** Extracted information **
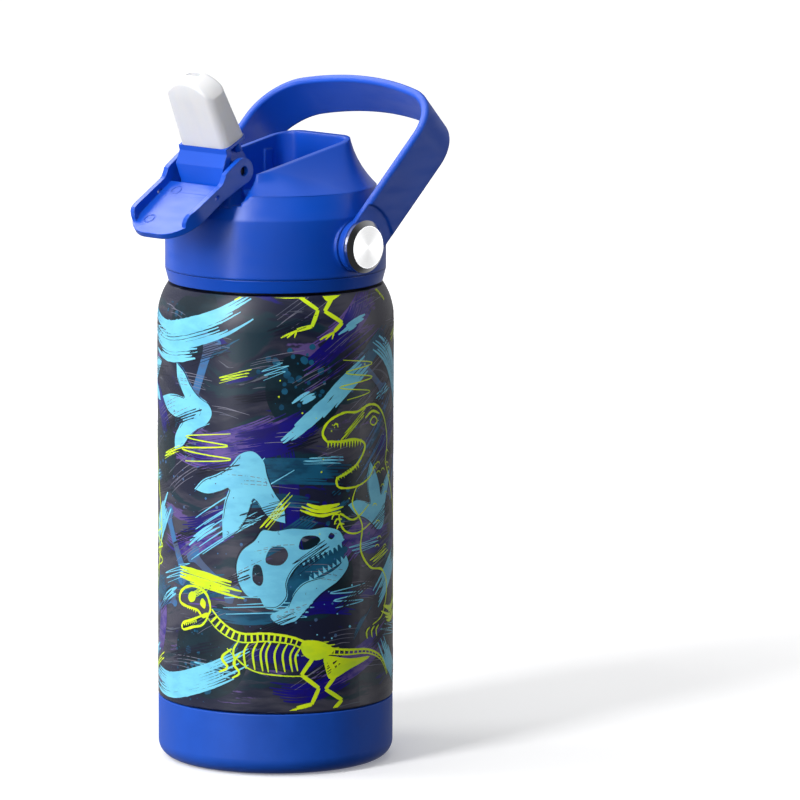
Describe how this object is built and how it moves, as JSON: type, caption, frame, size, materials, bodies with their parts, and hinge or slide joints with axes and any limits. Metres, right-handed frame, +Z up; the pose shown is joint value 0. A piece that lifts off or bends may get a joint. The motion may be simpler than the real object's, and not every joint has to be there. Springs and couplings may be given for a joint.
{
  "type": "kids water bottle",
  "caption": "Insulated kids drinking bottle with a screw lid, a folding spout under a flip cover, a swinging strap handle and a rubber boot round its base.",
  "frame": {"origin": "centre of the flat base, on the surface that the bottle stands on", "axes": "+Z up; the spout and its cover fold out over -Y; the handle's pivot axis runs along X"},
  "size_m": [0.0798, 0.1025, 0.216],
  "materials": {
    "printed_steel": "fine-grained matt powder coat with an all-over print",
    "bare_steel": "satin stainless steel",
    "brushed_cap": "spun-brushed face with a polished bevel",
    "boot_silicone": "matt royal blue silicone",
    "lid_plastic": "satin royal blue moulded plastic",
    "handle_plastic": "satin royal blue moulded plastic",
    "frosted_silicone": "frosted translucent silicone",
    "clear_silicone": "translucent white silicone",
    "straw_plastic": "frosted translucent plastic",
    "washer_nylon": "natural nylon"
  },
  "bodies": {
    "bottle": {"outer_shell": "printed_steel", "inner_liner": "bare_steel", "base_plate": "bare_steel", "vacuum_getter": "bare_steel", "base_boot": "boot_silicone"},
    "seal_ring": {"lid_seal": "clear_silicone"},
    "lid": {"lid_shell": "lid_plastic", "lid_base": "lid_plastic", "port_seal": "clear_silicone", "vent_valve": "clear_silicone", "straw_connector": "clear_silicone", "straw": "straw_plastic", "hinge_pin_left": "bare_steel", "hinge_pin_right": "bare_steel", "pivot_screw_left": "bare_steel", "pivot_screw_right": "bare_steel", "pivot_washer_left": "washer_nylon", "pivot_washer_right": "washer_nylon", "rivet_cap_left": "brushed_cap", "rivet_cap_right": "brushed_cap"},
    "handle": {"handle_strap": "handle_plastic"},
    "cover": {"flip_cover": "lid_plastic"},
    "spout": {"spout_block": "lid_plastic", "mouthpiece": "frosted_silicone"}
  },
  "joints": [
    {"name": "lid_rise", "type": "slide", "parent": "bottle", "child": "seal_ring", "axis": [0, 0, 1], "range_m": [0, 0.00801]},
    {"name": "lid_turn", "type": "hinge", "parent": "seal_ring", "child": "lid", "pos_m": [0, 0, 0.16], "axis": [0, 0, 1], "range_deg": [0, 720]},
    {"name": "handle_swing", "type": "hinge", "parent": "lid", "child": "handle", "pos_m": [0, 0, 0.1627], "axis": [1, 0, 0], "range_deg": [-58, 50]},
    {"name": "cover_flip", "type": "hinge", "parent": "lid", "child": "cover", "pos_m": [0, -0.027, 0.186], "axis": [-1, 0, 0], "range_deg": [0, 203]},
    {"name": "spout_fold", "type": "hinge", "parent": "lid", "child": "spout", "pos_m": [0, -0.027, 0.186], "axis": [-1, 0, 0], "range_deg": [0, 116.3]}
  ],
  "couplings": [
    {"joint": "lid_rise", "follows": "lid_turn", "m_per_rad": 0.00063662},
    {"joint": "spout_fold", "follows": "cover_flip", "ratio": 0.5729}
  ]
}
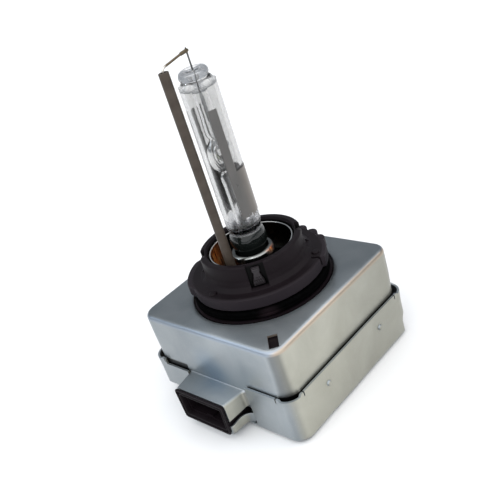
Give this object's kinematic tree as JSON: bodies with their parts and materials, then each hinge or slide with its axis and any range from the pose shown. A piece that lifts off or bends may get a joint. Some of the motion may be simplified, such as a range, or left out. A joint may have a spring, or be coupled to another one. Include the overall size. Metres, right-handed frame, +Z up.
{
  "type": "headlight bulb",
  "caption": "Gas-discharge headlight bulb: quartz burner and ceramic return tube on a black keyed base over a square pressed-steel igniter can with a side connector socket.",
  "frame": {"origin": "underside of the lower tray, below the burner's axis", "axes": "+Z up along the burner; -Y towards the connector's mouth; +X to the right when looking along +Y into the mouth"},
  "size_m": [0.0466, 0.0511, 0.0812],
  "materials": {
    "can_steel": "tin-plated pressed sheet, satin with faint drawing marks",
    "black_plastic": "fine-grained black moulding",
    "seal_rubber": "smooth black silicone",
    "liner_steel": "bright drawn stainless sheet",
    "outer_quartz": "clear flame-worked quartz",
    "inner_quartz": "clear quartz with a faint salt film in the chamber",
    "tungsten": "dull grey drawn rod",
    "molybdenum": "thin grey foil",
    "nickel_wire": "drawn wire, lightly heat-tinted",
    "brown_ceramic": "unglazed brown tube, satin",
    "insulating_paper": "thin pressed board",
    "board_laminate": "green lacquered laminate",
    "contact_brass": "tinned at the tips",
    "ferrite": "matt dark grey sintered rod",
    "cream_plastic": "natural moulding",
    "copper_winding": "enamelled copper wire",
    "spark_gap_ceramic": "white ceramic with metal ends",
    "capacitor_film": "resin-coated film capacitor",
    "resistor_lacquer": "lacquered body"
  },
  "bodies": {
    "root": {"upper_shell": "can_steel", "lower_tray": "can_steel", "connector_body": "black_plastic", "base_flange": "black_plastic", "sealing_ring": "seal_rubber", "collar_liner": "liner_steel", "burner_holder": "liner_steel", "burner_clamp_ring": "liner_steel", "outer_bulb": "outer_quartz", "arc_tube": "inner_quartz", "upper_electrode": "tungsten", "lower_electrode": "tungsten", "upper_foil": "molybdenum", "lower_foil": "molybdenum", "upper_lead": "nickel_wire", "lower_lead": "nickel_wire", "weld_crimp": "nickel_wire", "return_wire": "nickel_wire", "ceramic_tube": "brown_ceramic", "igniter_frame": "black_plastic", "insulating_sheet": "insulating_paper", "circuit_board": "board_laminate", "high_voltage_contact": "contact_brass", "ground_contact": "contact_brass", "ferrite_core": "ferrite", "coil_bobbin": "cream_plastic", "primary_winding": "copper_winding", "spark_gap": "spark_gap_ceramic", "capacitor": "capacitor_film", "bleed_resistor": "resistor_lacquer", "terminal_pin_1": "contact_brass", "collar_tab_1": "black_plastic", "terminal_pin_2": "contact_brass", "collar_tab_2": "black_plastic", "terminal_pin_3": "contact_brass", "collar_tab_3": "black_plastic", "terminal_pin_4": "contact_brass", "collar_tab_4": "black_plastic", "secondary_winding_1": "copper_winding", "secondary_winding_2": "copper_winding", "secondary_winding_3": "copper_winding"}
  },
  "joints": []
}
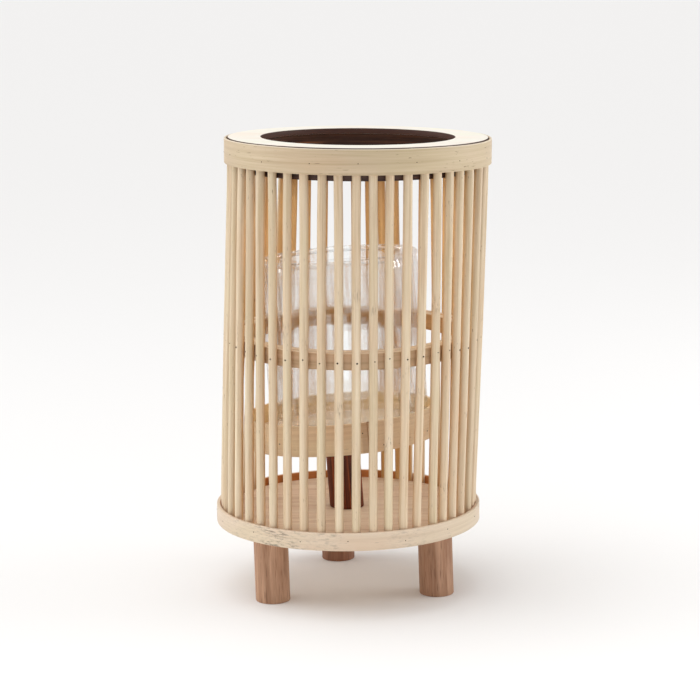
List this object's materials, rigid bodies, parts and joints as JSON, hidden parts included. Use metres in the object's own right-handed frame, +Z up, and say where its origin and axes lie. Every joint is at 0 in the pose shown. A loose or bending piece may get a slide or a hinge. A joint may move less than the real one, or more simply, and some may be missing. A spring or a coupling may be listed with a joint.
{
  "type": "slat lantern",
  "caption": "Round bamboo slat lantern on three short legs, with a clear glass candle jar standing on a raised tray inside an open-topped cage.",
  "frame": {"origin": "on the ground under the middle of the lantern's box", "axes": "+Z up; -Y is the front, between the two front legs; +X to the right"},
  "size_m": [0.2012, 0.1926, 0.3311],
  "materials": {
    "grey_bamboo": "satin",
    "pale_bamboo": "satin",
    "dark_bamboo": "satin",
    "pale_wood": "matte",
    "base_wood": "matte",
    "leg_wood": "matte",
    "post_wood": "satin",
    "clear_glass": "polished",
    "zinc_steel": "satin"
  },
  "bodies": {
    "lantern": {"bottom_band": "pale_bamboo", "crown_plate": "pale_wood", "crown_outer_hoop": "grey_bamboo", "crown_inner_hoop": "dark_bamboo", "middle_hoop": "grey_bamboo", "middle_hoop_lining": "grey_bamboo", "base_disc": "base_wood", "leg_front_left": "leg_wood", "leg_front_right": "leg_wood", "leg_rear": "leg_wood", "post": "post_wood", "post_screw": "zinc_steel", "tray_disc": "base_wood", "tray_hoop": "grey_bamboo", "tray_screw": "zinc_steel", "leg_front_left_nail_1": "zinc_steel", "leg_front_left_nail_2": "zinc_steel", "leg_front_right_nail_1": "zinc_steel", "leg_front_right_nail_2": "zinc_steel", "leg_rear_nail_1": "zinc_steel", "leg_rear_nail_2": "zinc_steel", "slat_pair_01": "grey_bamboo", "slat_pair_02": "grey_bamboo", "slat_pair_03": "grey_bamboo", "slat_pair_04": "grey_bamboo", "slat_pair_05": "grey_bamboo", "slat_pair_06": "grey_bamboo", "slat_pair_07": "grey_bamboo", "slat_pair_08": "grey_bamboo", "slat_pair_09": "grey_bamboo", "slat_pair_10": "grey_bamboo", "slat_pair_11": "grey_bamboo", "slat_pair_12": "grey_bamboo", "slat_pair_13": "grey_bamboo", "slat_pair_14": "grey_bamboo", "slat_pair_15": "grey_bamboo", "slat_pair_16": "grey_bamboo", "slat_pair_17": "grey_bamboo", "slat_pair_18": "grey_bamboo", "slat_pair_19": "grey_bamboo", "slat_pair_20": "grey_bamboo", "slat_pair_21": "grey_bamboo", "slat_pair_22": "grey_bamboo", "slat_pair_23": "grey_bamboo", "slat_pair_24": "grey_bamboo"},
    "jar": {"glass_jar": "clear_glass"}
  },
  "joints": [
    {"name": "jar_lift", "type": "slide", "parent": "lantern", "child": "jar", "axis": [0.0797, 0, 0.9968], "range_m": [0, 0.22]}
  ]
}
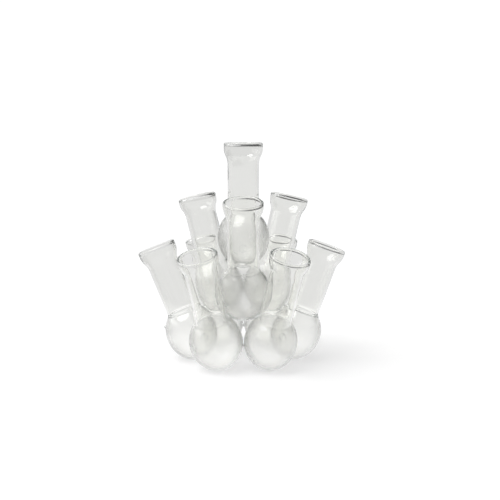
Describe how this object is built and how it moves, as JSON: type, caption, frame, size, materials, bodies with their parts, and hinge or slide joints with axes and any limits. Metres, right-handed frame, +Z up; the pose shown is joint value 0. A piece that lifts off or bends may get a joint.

** Problem to work on **
Find the word "object" in the entries, and copy every line it shows up in.

** Answer to this task **
Describe how this object is built and how it moves, as JSON: type, caption, frame, size, materials, bodies with their parts, and hinge or slide joints with axes and any limits. Metres, right-handed frame, +Z up; the pose shown is joint value 0. A piece that lifts off or bends may get a joint. The motion may be simpler than the real object's, and not every joint has to be there. Springs and couplings may be given for a joint.
Give this object's kinematic tree as JSON: bodies with their parts and materials, then each hinge or slide with its axis and any range from the pose shown. A piece that lifts off or bends may get a joint. Some of the motion may be simplified, such as a range, or left out. A joint may have a spring, or be coupled to another one. Include the overall size. Metres, right-handed frame, +Z up.
List this object's materials, rigid bodies, parts and joints as JSON, hidden parts included. Use metres in the object's own right-handed frame, +Z up, and say where its origin and axes lie. Every joint is at 0 in the pose shown. A loose or bending piece may get a slide or a hinge. A joint may move less than the real one, or more simply, and some may be missing. A spring or a coupling may be listed with a joint.
Describe how this object is built and how it moves, as JSON: type, caption, frame, size, materials, bodies with their parts, and hinge or slide joints with axes and any limits. Metres, right-handed frame, +Z up; the pose shown is joint value 0. A piece that lifts off or bends may get a joint.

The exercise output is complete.